Signature: semantic compatibility harness fails or hard-skips because a real Node runtime is unavailable, or Bun's node shim is incorrectly treated as Node. Typical signals include Node.js not found and SKIP: generate_compatibility_matrix requires both Node.js and Bun.

Artifacts:

  • tests/franken_node_compat_harness.rs
  • tests/franken_node_compat/fixtures/
  • tests/full_suite_gate/full_suite_verdict.json

Replay:

rch exec -- cargo test --test franken_node_compat_harness -- \
  node_detection_rejects_bun_node_shim_when_present -- --nocapture
rch exec -- cargo test --test franken_node_compat_harness -- \
  generate_compatibility_matrix -- --nocapture

Remediation:

  1. Keep find_node() and is_real_node() aligned with fail-closed detection: Bun's /home/ubuntu/.bun/bin/node shim must not pass as real Node.
  2. Preserve deterministic skip diagnostics when Node/Bun are unavailable: SKIP: Node.js not found on this machine, SKIP: Bun not found on this machine, and SKIP: generate_compatibility_matrix requires both Node.js and Bun.
  3. After runtime availability is corrected, re-run harness replay commands and attach refreshed verdict artifacts before clearing the incident.

Evidence Artifact Interpretation

summary.json

The primary run summary.

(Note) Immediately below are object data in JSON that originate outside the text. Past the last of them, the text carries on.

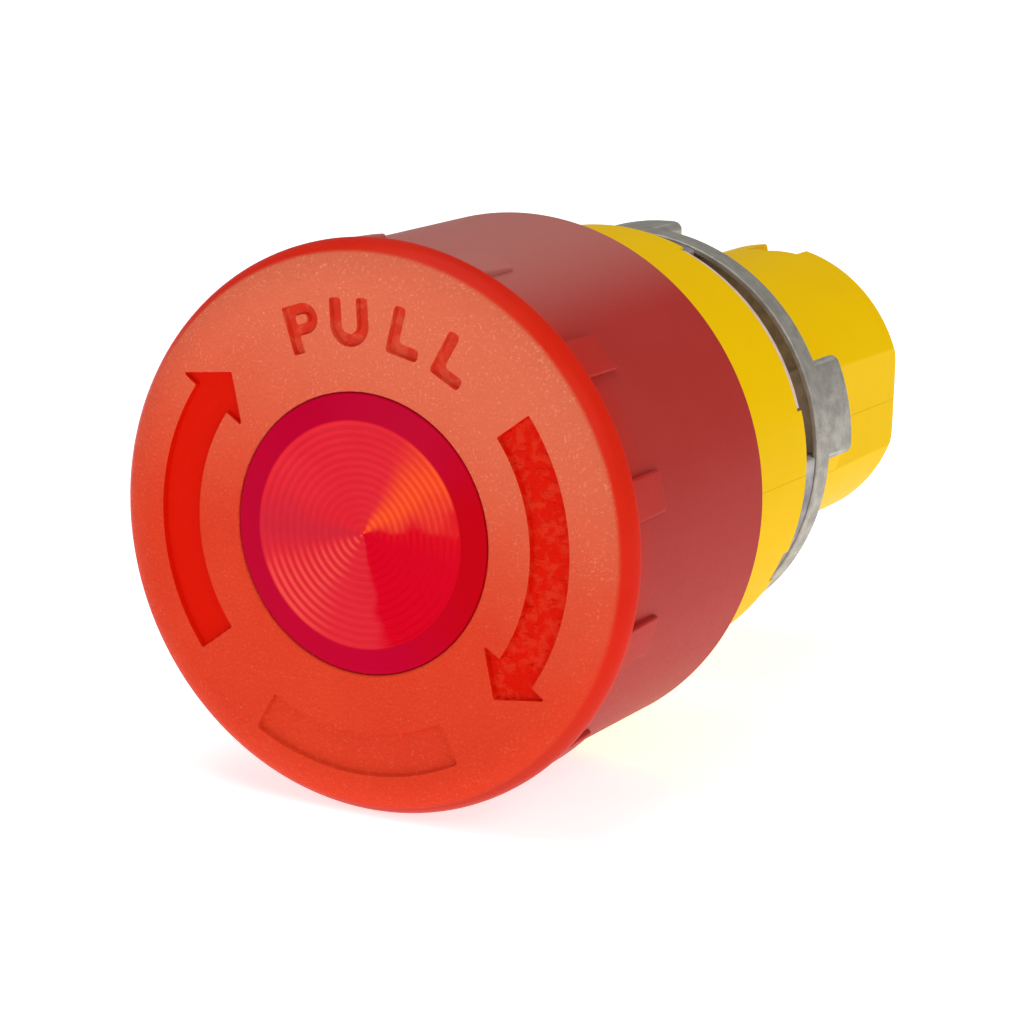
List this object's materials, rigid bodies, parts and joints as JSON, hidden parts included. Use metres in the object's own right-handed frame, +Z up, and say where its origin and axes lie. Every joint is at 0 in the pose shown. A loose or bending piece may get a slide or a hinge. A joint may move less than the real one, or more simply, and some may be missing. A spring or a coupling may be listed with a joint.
{
  "type": "emergency stop button",
  "caption": "Illuminated mushroom-head emergency stop operator for a 22 mm panel hole, latching, with turn or pull release, lens, collar, barrel and metal fixing ring.",
  "frame": {"origin": "on the head's axis, in the plane of the collar's seat against the panel's front face", "axes": "+Y along the axis from the head to the rear, behind the panel; +Z up; +X to the right as seen from the front"},
  "size_m": [0.04, 0.0654, 0.04],
  "materials": {
    "red_plastic": "fine sand texture on the face, satin skirt",
    "lens_red": "clear translucent red, polished",
    "yellow_plastic": "smooth satin moulding",
    "zinc": "rough zinc die casting",
    "steel": "plain spring steel",
    "black_rubber": "matte",
    "gasket_rubber": "matte pale grey-pink",
    "white_plastic": "plain moulding",
    "grey_plastic": "plain moulding",
    "clear_plastic": "clear polished rod"
  },
  "bodies": {
    "housing": {"operator_body": "yellow_plastic", "panel_gasket": "gasket_rubber", "skirt_seal": "black_rubber", "stem_seal": "black_rubber", "latch_cage": "grey_plastic", "rear_bush": "white_plastic", "bush_clip": "steel", "pawl_spring": "steel", "return_spring": "steel"},
    "carriage": {"slide_carriage": "white_plastic"},
    "head": {"mushroom_cap": "red_plastic", "lens": "lens_red", "lens_seal": "black_rubber", "diffuser": "white_plastic", "cap_clip": "steel", "stem": "white_plastic", "carriage_clip": "steel", "stem_clip": "steel", "light_guide": "clear_plastic", "contact_pusher": "grey_plastic", "torsion_spring": "steel"},
    "pawl_left": {"latch_pawl_left": "steel"},
    "pawl_right": {"latch_pawl_right": "steel"},
    "washer": {"clamp_washer": "zinc"},
    "ring": {"fixing_ring": "zinc"}
  },
  "joints": [
    {"name": "head_press", "type": "slide", "parent": "housing", "child": "carriage", "axis": [0, 1, 0], "range_m": [0, 0.005], "stiffness_N_per_m": 1500, "springref_m": -0.006, "deforming": ["return_spring", "pawl_spring"]},
    {"name": "head_twist", "type": "hinge", "parent": "carriage", "child": "head", "pos_m": [0, 0, 0], "axis": [0, 1, 0], "range_deg": [0, 35], "stiffness_Nm_per_rad": 0.08, "springref_deg": -34.38, "deforming": ["torsion_spring"]},
    {"name": "pawl_left_slide", "type": "slide", "parent": "housing", "child": "pawl_left", "axis": [1, 0, 0], "range_m": [0, 0.0009]},
    {"name": "pawl_right_slide", "type": "slide", "parent": "housing", "child": "pawl_right", "axis": [-1, 0, 0], "range_m": [0, 0.0009]},
    {"name": "ring_travel", "type": "slide", "parent": "housing", "child": "washer", "axis": [0, 1, 0], "range_m": [0, 0.0341]},
    {"name": "ring_turn", "type": "hinge", "parent": "washer", "child": "ring", "pos_m": [0, 0, 0], "axis": [0, 1, 0], "range_deg": [0, 8160]}
  ],
  "couplings": [
    {"joint": "pawl_left_slide", "follows": "head_press", "ratio": 0.18},
    {"joint": "pawl_right_slide", "follows": "head_press", "ratio": 0.18},
    {"joint": "ring_travel", "follows": "ring_turn", "m_per_rad": 0.00023873}
  ]
}
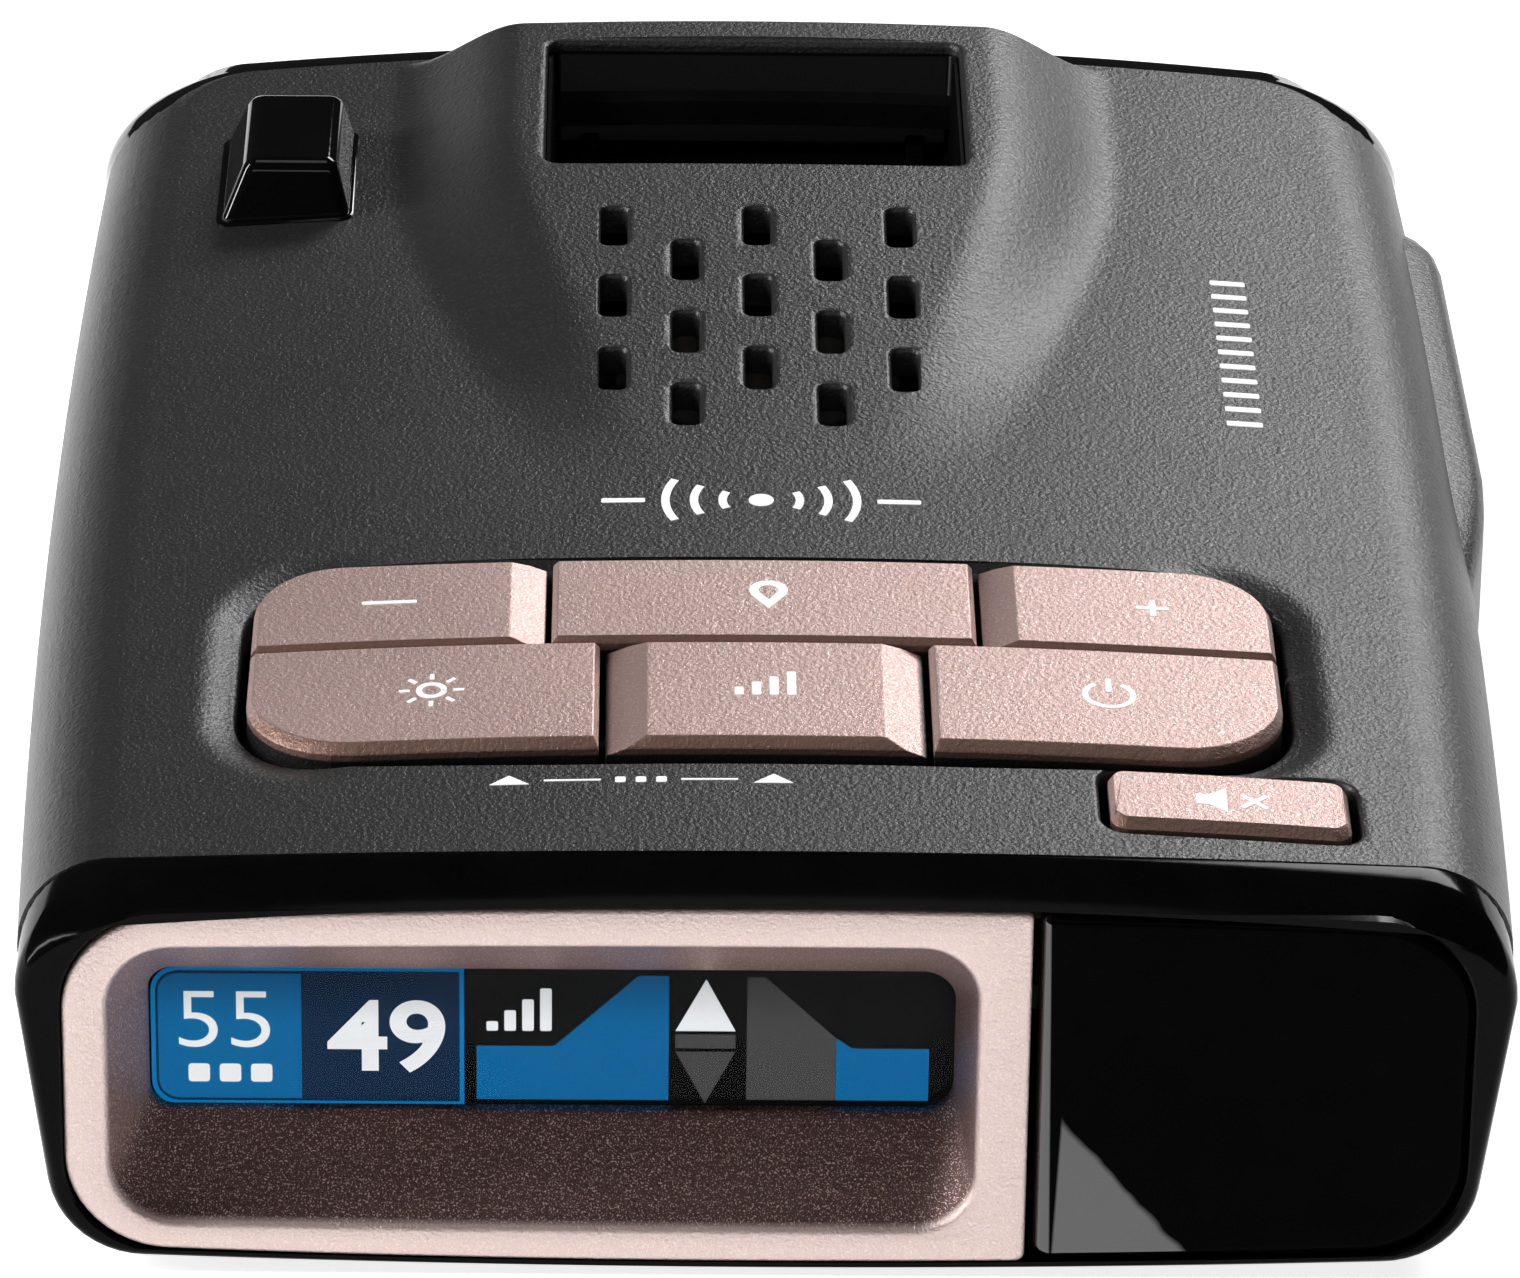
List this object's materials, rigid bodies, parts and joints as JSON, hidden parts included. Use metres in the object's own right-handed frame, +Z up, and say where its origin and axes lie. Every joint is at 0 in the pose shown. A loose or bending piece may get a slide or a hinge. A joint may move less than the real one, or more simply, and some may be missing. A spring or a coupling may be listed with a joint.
{
  "type": "radar detector",
  "caption": "Windscreen radar detector: charcoal shell with a mount hump, recessed display, rose-gold push keys, speaker grille, laser turret and side jack housing",
  "frame": {"origin": "centre of the bounding box in plan, at the underside of the foot pads", "axes": "X runs across the display to the right as the driver sees it, Y runs from the display towards the windscreen, Z is up"},
  "size_m": [0.0852, 0.111, 0.028],
  "materials": {
    "shell_black": "fine leather-grain moulded ABS, matte charcoal",
    "gloss_black": "polished piano-black polycarbonate",
    "rose_paint": "metallic rose-gold paint over plastic, fine sparkle",
    "clear_window": "clear hard-coated acrylic",
    "oled_glass": "dark display glass with lit segments",
    "board_green": "solder-masked fibreglass board with parts",
    "silicone": "soft black silicone sheet",
    "tin_plate": "tin-plated pressed steel",
    "die_cast": "die-cast zinc-aluminium horn, as cast",
    "magnet_nickel": "nickel-plated neodymium disc",
    "speaker_black": "black speaker basket",
    "cone_paper": "treated paper cone with rubber surround",
    "foam": "closed-cell foam ring",
    "sensor_dark": "infrared-pass dark red lens block",
    "ceramic": "patch antenna ceramic with silver face",
    "brass_post": "turned hex spacer",
    "screw_black": "black-oxide screw",
    "screw_zinc": "zinc-plated screw",
    "pad_rubber": "soft black rubber pad",
    "label_silver": "printed silver polyester label",
    "inlet_black": "black moulded jack with gilt contacts"
  },
  "bodies": {
    "housing": {"top_shell": "shell_black", "bottom_shell": "shell_black", "front_frame": "gloss_black", "display_bezel": "rose_paint", "display_window": "clear_window", "display_module": "oled_glass", "display_board": "board_green", "sensor_window": "gloss_black", "rear_window": "gloss_black", "laser_turret": "gloss_black", "jack_housing": "shell_black", "key_membrane": "silicone", "key_switches": "tin_plate", "key_board": "board_green", "key_board_spacers": "brass_post", "mount_pocket": "gloss_black", "mount_magnets": "magnet_nickel", "speaker_frame": "speaker_black", "speaker_cone": "cone_paper", "speaker_gasket": "foam", "main_board": "board_green", "radar_horn": "die_cast", "rf_shield": "tin_plate", "laser_sensor_ahead": "sensor_dark", "laser_sensor_behind": "sensor_dark", "gps_antenna": "ceramic", "power_inlet": "inlet_black", "usb_inlet": "tin_plate", "case_screws": "screw_black", "board_screws": "screw_zinc", "foot_pads": "pad_rubber", "rating_label": "label_silver"},
    "key_minus_body": {"key_minus": "rose_paint"},
    "key_mark_body": {"key_mark": "rose_paint"},
    "key_plus_body": {"key_plus": "rose_paint"},
    "key_brightness_body": {"key_brightness": "rose_paint"},
    "key_sensitivity_body": {"key_sensitivity": "rose_paint"},
    "key_power_body": {"key_power": "rose_paint"},
    "key_mute_body": {"key_mute": "rose_paint"}
  },
  "joints": [
    {"name": "minus_press", "type": "slide", "parent": "housing", "child": "key_minus_body", "axis": [0, 0, -1], "range_m": [0, 0.0005], "stiffness_N_per_m": 400, "springref_m": -0.001},
    {"name": "mark_press", "type": "slide", "parent": "housing", "child": "key_mark_body", "axis": [0, 0, -1], "range_m": [0, 0.0005], "stiffness_N_per_m": 400, "springref_m": -0.001},
    {"name": "plus_press", "type": "slide", "parent": "housing", "child": "key_plus_body", "axis": [0, 0, -1], "range_m": [0, 0.0005], "stiffness_N_per_m": 400, "springref_m": -0.001},
    {"name": "brightness_press", "type": "slide", "parent": "housing", "child": "key_brightness_body", "axis": [0, 0, -1], "range_m": [0, 0.0005], "stiffness_N_per_m": 400, "springref_m": -0.001},
    {"name": "sensitivity_press", "type": "slide", "parent": "housing", "child": "key_sensitivity_body", "axis": [0, 0, -1], "range_m": [0, 0.0005], "stiffness_N_per_m": 400, "springref_m": -0.001},
    {"name": "power_press", "type": "slide", "parent": "housing", "child": "key_power_body", "axis": [0, 0, -1], "range_m": [0, 0.0005], "stiffness_N_per_m": 400, "springref_m": -0.001},
    {"name": "mute_press", "type": "slide", "parent": "housing", "child": "key_mute_body", "axis": [0, 0, -1], "range_m": [0, 0.0005], "stiffness_N_per_m": 400, "springref_m": -0.001}
  ]
}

Key fields:

Field Meaning
failed_names List of failed E2E suite names
failed_unit_names List of failed unit target names
passed_suites / total_suites E2E suite pass rate
replay_bundle.one_command_replay One-command to replay all failures
triage_diff Baseline comparison (if --diff-from was used)

replay_bundle.json

Consolidated replay commands and environment context:

Field Meaning
one_command_replay Single command to reproduce all failures
environment.profile Run profile (quick/focused/ci/full)
environment.vcr_mode VCR mode during the run
environment.git_sha Git commit of the run
failed_suites[].cargo_replay Per-suite cargo test command
failed_suites[].targeted_replay Single-test cargo command
failed_suites[].digest_path Path to per-suite failure digest

failure_digest.json

Per-suite failure analysis:

Field Meaning
root_cause_class Classification: assertion_failure, timeout, panic, etc.
impacted_scenario_ids List of failed test names
first_failing_assertion Location and message of first failure
remediation_pointer.replay_command Runner-level replay
remediation_pointer.suite_replay_command Suite-level cargo test
remediation_pointer.targeted_test_replay_command Single-test cargo test

triage_diff.json

Baseline comparison for regressions:

Field Meaning
status regression, stable, or known_failures_only
summary.regression_count New failures vs baseline
ranked_diagnostics Severity-ranked list of changes
recommended_commands.runner_repro_command Replay all problem targets
recommended_commands.ranked_repro_commands Prioritized per-target commands

Shard Workflow

The CI runner supports sharding for parallel execution:

# Run shard 0 of 3 for E2E suites
./scripts/e2e/run_all.sh --profile ci --shard-kind suite --shard-index 0 --shard-total 3

# Run shard 1 of 4 for unit targets
./scripts/e2e/run_all.sh --profile ci --shard-kind unit --shard-index 1 --shard-total 4

Shard context is captured in:

  • environment.json: shard.kind, shard.index, shard.total
  • summary.json: same shard fields
  • replay_bundle.json: environment.shard_kind, shard_index, shard_total

To replay a specific shard's failures, use the --rerun-from flag with that shard's summary.json.